* [INSTRUCTIONS FOR THE TASK]: Output the lines below exactly, please, from the first line until the line with "const FOLD_DEPTH = 0.3;", counting both.
▽
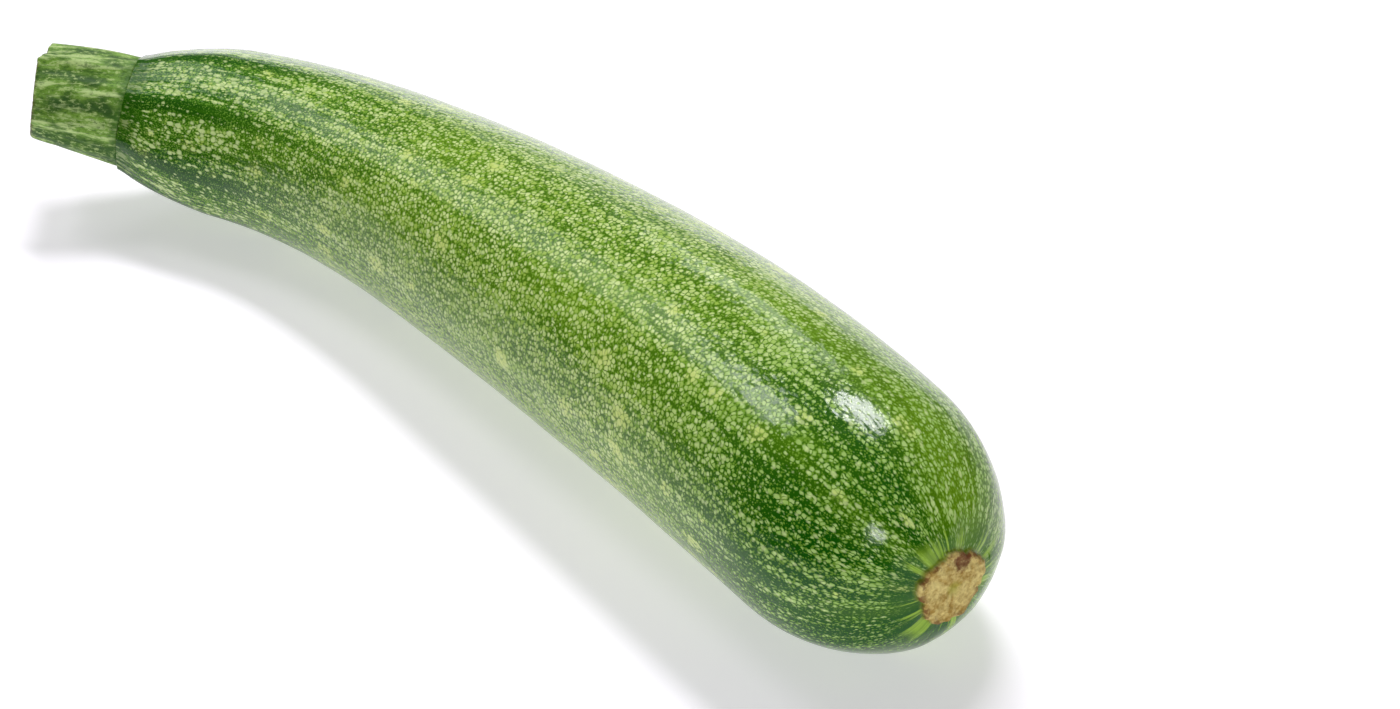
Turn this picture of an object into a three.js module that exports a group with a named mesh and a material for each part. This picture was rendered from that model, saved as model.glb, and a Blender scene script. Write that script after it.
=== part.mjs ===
// Courgette lying on its side, with the stump of its stalk. Millimetres, +Z up.
// The axis of the fruit is a bent line from the stalk end (s = 0) to the blossom end (s = LENGTH).
import * as THREE from "three";

// ---- fruit ----
const LENGTH = 214; // along the bent axis
const BODY_RADIUS = [14.3, 17.5, 20.7, 19.5]; // at 0, 1/3, 2/3 and all of the length
const HEADING = [45.6, 1.8, -5.0, -8.6, -4.9]; // degrees in plan, at every quarter of the length
const SEAT = 1.2; // the neck is cut flat here, under the stalk
const NECK_RADIUS = 9.3; // where the shoulder starts, at s = 0
const SHOULDER_LENGTH = 20;
const SHOULDER_POWER = 1.55;
const DOME_LENGTH = 27.7; // rounded blossom end
const DOME_POWER = 2.37;
const NECK_RISE = 4.5; // the neck lifts and sways just before the stalk
const NECK_SWAY = 1.0;
const NECK_FADE = 13;
const FLAT_DEPTH = 0.3; // how much of the belly is flattened where it rests

// ---- soft ribs of the fruit ----
const RIBS = 8;
const RIB_ANGLE = 88; // degrees, first rib at the stalk end
const RIB_TWIST = 10; // degrees lost along the whole length
const RIB_MIDDLE = 0.32; // share of a true octagon in the section
const RIB_NECK = 0.75;
const RIB_TIP = 0.12;

// ---- corky blossom scar ----
const SCAR_RADIUS = 5.7;
const SCAR_RAISE = 0.5;
const FOLD_DEPTH = 0.3; // small folds drawn in round the scar

// ---- stalk ----
const STALK_LENGTH = 17.9;
const STALK_GAP = 0.3; // the dark line between stalk and fruit
const STALK_RADIUS = 8.1; // in the hollows at the cut
const STALK_SWELL = 1; // wider at the foot by this much
const STALK_TWIST = 13; // degrees from foot to cut
const RIDGE_WIDTH = 14; // degrees
const STALK_RIDGES = [
  // angle in degrees at the foot, height
  [14, 0.8],
  [52, 0.8],
  [90, 1],
  [131, 0.5],
  [168, 0.9],
  [208, 0.35],
  [243, 0.6],
  [283, 0.5],
  [325, 0.8]
];
const FOOT_FLARE = 0.5;
const FLARE_ANGLE = 225;
const FOOT_FADE = 3.2;
const CUT_SLANT = 0.22; // slope of the cut face
const SLANT_ANGLE = 175;
const CUT_BREAKS = [
  // where the cut broke off shorter: middle, half width and softness in degrees, depth
  [344, 122, 12, 1.5],
  [40, 44, 40, 1.2],
  [258, 40, 36, 1.6]
];

// ---- mesh density ----
const FRUIT_STEPS = 46;
const FRUIT_SIDES = 72;
const STALK_SIDES = 72;
const PLAN_STEPS = 240;

const rad = (degrees) => (degrees * Math.PI) / 180;
const wave = (theta, count, shift) => Math.cos(count * (theta - rad(shift)));

// Smooth curve through evenly spaced values, t from 0 to 1 (Lagrange polynomial).
function through(values, t) {
  const last = values.length - 1;
  let sum = 0;
  for (let i = 0; i <= last; i += 1) {
    let term = values[i];
    for (let j = 0; j <= last; j += 1) {
      if (j !== i) {
        term *= (t * last - j) / (i - j);
      }
    }
    sum += term;
  }
  return sum;
}

// Plan of the axis: the heading added up in short straight steps.
function layPlan() {
  const plan = [[0, 0]];
  for (let i = 0; i < PLAN_STEPS; i += 1) {
    const h = rad(through(HEADING, (i + 0.5) / PLAN_STEPS));
    const step = LENGTH / PLAN_STEPS;
    plan.push([plan[i][0] + step * Math.cos(h), plan[i][1] + step * Math.sin(h)]);
  }
  return plan;
}

const PLAN = layPlan();

function planPoint(s) {
  const place = (s / LENGTH) * PLAN_STEPS;
  const i = Math.min(Math.floor(place), PLAN_STEPS - 1);
  const f = place - i;
  const a = PLAN[i];
  const b = PLAN[i + 1];
  return [a[0] + (b[0] - a[0]) * f, a[1] + (b[1] - a[1]) * f];
}

const bodyRadius = (s) => through(BODY_RADIUS, s / LENGTH);

// Centre of the section at s: the belly stays on the ground, the neck lifts and sways.
function centre(s) {
  const [x, y] = planPoint(s);
  const h = rad(through(HEADING, s / LENGTH));
  const w = Math.exp(-s / NECK_FADE);
  return new THREE.Vector3(
    x - NECK_SWAY * w * Math.sin(h),
    y + NECK_SWAY * w * Math.cos(h),
    bodyRadius(s) - FLAT_DEPTH + NECK_RISE * w
  );
}

// Section frame at s: point, direction along the axis, level side, and up across the axis.
function frameAt(s) {
  const d = 0.5;
  const ahead = centre(Math.min(s + d, LENGTH));
  const along = ahead.sub(centre(Math.max(s - d, 0))).normalize();
  const side = new THREE.Vector3(-along.y, along.x, 0).normalize();
  const up = along.clone().cross(side);
  return { point: centre(s), along, side, up };
}

function place(frame, radius, theta, lift) {
  return frame.point
    .clone()
    .addScaledVector(frame.side, radius * Math.cos(theta))
    .addScaledVector(frame.up, radius * Math.sin(theta))
    .addScaledVector(frame.along, lift);
}

// Section through the side of a regular polygon, less its mean, so corners stand out a little.
function octagon(theta, s) {
  const width = (2 * Math.PI) / RIBS;
  const turned = theta - rad(RIB_ANGLE - (RIB_TWIST * s) / LENGTH);
  const inside = turned - width * Math.floor(turned / width) - width / 2;
  return Math.cos(width / 2) / Math.cos(inside) - 0.949;
}

const ribShare = (s) =>
  RIB_MIDDLE + RIB_NECK * Math.exp(-s / 22) + RIB_TIP * Math.exp((s - LENGTH) / 20);

// Outline of the fruit without ribs: shoulder at the neck, dome at the blossom end.
function outline(s) {
  const a = Math.max(1 - s / SHOULDER_LENGTH, 0);
  const b = Math.max(1 - (LENGTH - s) / DOME_LENGTH, 0);
  const neck = NECK_RADIUS / BODY_RADIUS[0];
  const shoulder = neck + (1 - neck) * (1 - a ** SHOULDER_POWER) ** (1 / SHOULDER_POWER);
  return bodyRadius(s) * shoulder * (1 - b ** DOME_POWER) ** (1 / DOME_POWER);
}

function fruitPoint(s, theta) {
  const frame = frameAt(s);
  const radius = outline(s) * (1 + ribShare(s) * octagon(theta, s));
  const near = Math.exp(-Math.max(radius - SCAR_RADIUS, 0) / 3.5) * (s > LENGTH / 2 ? 1 : 0);
  const fold = FOLD_DEPTH * near * (0.5 - 0.5 * wave(theta, 9, 40));
  const p = place(frame, radius, theta, -fold);
  p.z = Math.max(p.z, 0);
  return p;
}

// Uneven edge of the scar.
const scarEdge = (theta) =>
  SCAR_RADIUS *
  (1 + 0.05 * wave(theta, 3, 20) + 0.05 * wave(theta, 5, 8) + 0.03 * wave(theta, 9, 3));

// Point of the scar region at a share of its edge radius; the cork stands proud with a dimple.
function scarPoint(share, theta) {
  const radius = scarEdge(theta) * share;
  const flat = (radius / BODY_RADIUS[3]) ** DOME_POWER;
  const s = LENGTH - DOME_LENGTH * (1 - (1 - flat) ** (1 / DOME_POWER));
  const grain = 0.14 * share * wave(theta, 7, 50 * share) * wave(theta, 4, 90 * share);
  const proud = share < 1 ? SCAR_RAISE - 0.45 * (1 - share) ** 2 + grain : -0.12;
  return place(frameAt(s), radius, theta, proud);
}

// Closed solid from rings of points, with a point closing each end.
function closedSolid(first, rings, last) {
  const points = [first, ...rings.flat(), last];
  const n = rings[0].length;
  const faces = [];
  for (let j = 0; j < n; j += 1) {
    const k = (j + 1) % n;
    faces.push(0, 1 + k, 1 + j);
    for (let i = 0; i < rings.length - 1; i += 1) {
      const a = 1 + i * n;
      const b = a + n;
      faces.push(a + j, a + k, b + k);
      faces.push(a + j, b + k, b + j);
    }
    const end = 1 + (rings.length - 1) * n;
    faces.push(end + j, end + k, points.length - 1);
  }
  const geometry = new THREE.BufferGeometry().setFromPoints(points);
  geometry.setIndex(faces);
  return geometry;
}

const around = (sides, make) =>
  Array.from({ length: sides }, (_, i) => make((2 * Math.PI * i) / sides));

function makeFruit() {
  const neck = frameAt(SEAT);
  const rings = [around(FRUIT_SIDES, (theta) => place(neck, 0.55 * outline(SEAT), theta, 0))];
  for (let i = 0; i <= FRUIT_STEPS; i += 1) {
    const s = SEAT + ((LENGTH - SEAT) * (1 - Math.cos((Math.PI * i) / FRUIT_STEPS))) / 2;
    if (outline(s) > 1.35 * SCAR_RADIUS) {
      rings.push(around(FRUIT_SIDES, (theta) => fruitPoint(s, theta)));
    }
  }
  for (const share of [1.04, 0.96, 0.8, 0.6, 0.4, 0.2]) {
    rings.push(around(FRUIT_SIDES, (theta) => scarPoint(share, theta)));
  }
  return closedSolid(neck.point, rings, scarPoint(0, 0));
}

// Degrees between an angle in radians and a spot, the short way round.
const away = (theta, spot) => ((((theta * 180) / Math.PI - spot) % 360) + 540) % 360 - 180;

// How far the stalk's ridges stand out at a height, twisted from the foot to the cut.
function ridged(theta, height) {
  const turned = theta - rad((STALK_TWIST * height) / STALK_LENGTH);
  let sum = 0;
  for (const [spot, rise] of STALK_RIDGES) {
    sum += rise * Math.exp(-((away(turned, spot) / RIDGE_WIDTH) ** 2));
  }
  return sum;
}

const smooth = (value, start, end) => THREE.MathUtils.smoothstep(value, start, end);

// How far the broken places of the rim drop below the rest of the cut.
function breakDrop(height, share, theta) {
  let sum = 0;
  for (const [spot, half, soft, depth] of CUT_BREAKS) {
    sum += depth * (1 - smooth(Math.abs(away(theta, spot)), half - soft, half));
  }
  return sum * smooth(share, 0.45, 0.8) * (height / STALK_LENGTH) ** 4;
}

// Point of the stalk at a height above its foot, at a share of the full section.
function stalkPoint(height, share, theta) {
  const up = height / STALK_LENGTH;
  const flare = FOOT_FLARE * Math.exp(-height / FOOT_FADE) * (0.5 + 0.5 * wave(theta, 1, FLARE_ANGLE));
  const swell = STALK_SWELL * (1 - up ** 2);
  const radius = share * (STALK_RADIUS + swell + ridged(theta, height) + flare);
  const slant = CUT_SLANT * radius * wave(theta, 1, SLANT_ANGLE) * up;
  const lift = slant + breakDrop(height, share, theta);
  return place(frameAt(SEAT), radius, theta, lift - STALK_GAP - height);
}

function makeStalk() {
  const rows = [
    [STALK_LENGTH - 0.8, 0.35],
    [STALK_LENGTH - 0.45, 0.72],
    [STALK_LENGTH, 0.92],
    [STALK_LENGTH - 0.1, 0.98],
    [STALK_LENGTH - 0.7, 1],
    [15.2, 1],
    [12.6, 1],
    [9.6, 1],
    [7, 1],
    [5, 1],
    [3.4, 1],
    [2.1, 1],
    [1.1, 1],
    [0.25, 0.985],
    [0, 0.94],
    [0, 0.5]
  ];
  const rings = rows.map(([height, share]) =>
    around(STALK_SIDES, (theta) => stalkPoint(height, share, theta))
  );
  return closedSolid(stalkPoint(STALK_LENGTH - 0.9, 0, 0), rings, stalkPoint(0, 0, 0));
}

function piece(name, geometry, colour, roughness) {
  const material = new THREE.MeshStandardMaterial({ color: colour, roughness, metalness: 0 });
  material.name = `${name}_skin`;
  const mesh = new THREE.Mesh(geometry, material);
  mesh.name = name;
  return mesh;
}

const group = new THREE.Group();
group.name = "courgette";
const fruit = piece("fruit", makeFruit(), 0x5f8a33, 0.38);
const stalk = piece("stalk", makeStalk(), 0x6a8f45, 0.6);
const box = new THREE.Box3();
for (const mesh of [fruit, stalk]) {
  mesh.geometry.computeBoundingBox();
  box.union(mesh.geometry.boundingBox);
}
const middle = box.getCenter(new THREE.Vector3());
for (const mesh of [fruit, stalk]) {
  mesh.geometry.translate(-middle.x, -middle.y, -box.min.z);
  group.add(mesh);
}

export default group;
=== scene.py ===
"""A courgette lying on a white table: speckled skin, ridged stalk stump and corky blossom scar.

Lengths are in millimetres and angles in degrees, unless a line says otherwise. The meshes, the
lamps and the camera end up in metres. The axis of the fruit is a bent line, from s = 0 at the
stalk end to s = LENGTH at the blossom end.
"""
import math

import bpy
import numpy as np
from mathutils import Matrix, Vector


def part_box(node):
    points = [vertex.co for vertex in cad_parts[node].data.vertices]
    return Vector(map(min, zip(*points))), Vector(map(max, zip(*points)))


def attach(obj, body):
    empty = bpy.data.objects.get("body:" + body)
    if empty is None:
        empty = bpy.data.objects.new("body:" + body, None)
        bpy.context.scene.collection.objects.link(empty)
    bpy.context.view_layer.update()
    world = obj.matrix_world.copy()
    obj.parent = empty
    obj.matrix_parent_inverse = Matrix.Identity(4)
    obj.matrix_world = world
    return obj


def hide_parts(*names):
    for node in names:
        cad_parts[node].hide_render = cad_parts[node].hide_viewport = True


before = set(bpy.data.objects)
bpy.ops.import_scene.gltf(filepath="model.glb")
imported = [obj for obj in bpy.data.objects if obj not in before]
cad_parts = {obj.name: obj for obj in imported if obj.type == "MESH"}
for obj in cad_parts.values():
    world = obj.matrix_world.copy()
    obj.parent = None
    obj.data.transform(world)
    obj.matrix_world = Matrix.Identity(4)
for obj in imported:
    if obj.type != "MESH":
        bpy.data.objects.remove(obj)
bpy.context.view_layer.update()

MM = 0.001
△
* [OUTPUT FOR THIS TASK]:
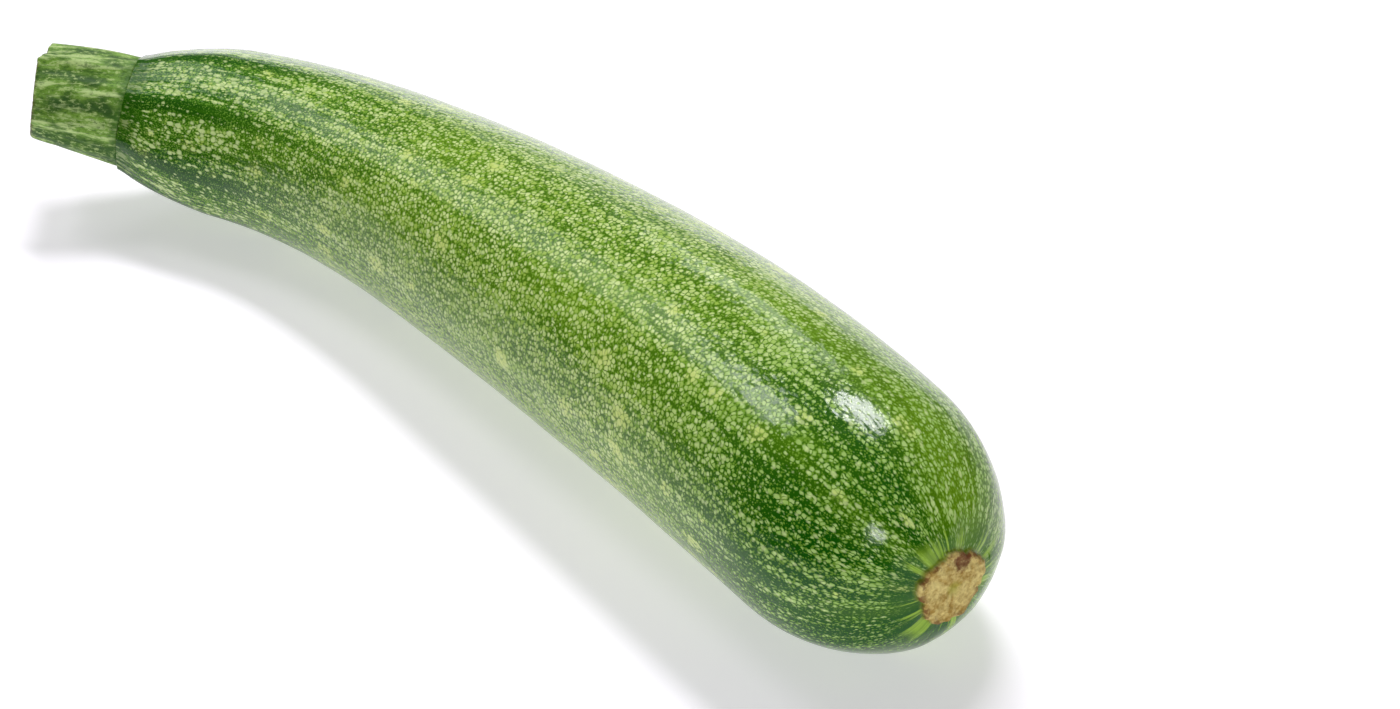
Turn this picture of an object into a three.js module that exports a group with a named mesh and a material for each part. This picture was rendered from that model, saved as model.glb, and a Blender scene script. Write that script after it.
=== part.mjs ===
// Courgette lying on its side, with the stump of its stalk. Millimetres, +Z up.
// The axis of the fruit is a bent line from the stalk end (s = 0) to the blossom end (s = LENGTH).
import * as THREE from "three";

// ---- fruit ----
const LENGTH = 214; // along the bent axis
const BODY_RADIUS = [14.3, 17.5, 20.7, 19.5]; // at 0, 1/3, 2/3 and all of the length
const HEADING = [45.6, 1.8, -5.0, -8.6, -4.9]; // degrees in plan, at every quarter of the length
const SEAT = 1.2; // the neck is cut flat here, under the stalk
const NECK_RADIUS = 9.3; // where the shoulder starts, at s = 0
const SHOULDER_LENGTH = 20;
const SHOULDER_POWER = 1.55;
const DOME_LENGTH = 27.7; // rounded blossom end
const DOME_POWER = 2.37;
const NECK_RISE = 4.5; // the neck lifts and sways just before the stalk
const NECK_SWAY = 1.0;
const NECK_FADE = 13;
const FLAT_DEPTH = 0.3; // how much of the belly is flattened where it rests

// ---- soft ribs of the fruit ----
const RIBS = 8;
const RIB_ANGLE = 88; // degrees, first rib at the stalk end
const RIB_TWIST = 10; // degrees lost along the whole length
const RIB_MIDDLE = 0.32; // share of a true octagon in the section
const RIB_NECK = 0.75;
const RIB_TIP = 0.12;

// ---- corky blossom scar ----
const SCAR_RADIUS = 5.7;
const SCAR_RAISE = 0.5;
const FOLD_DEPTH = 0.3; // small folds drawn in round the scar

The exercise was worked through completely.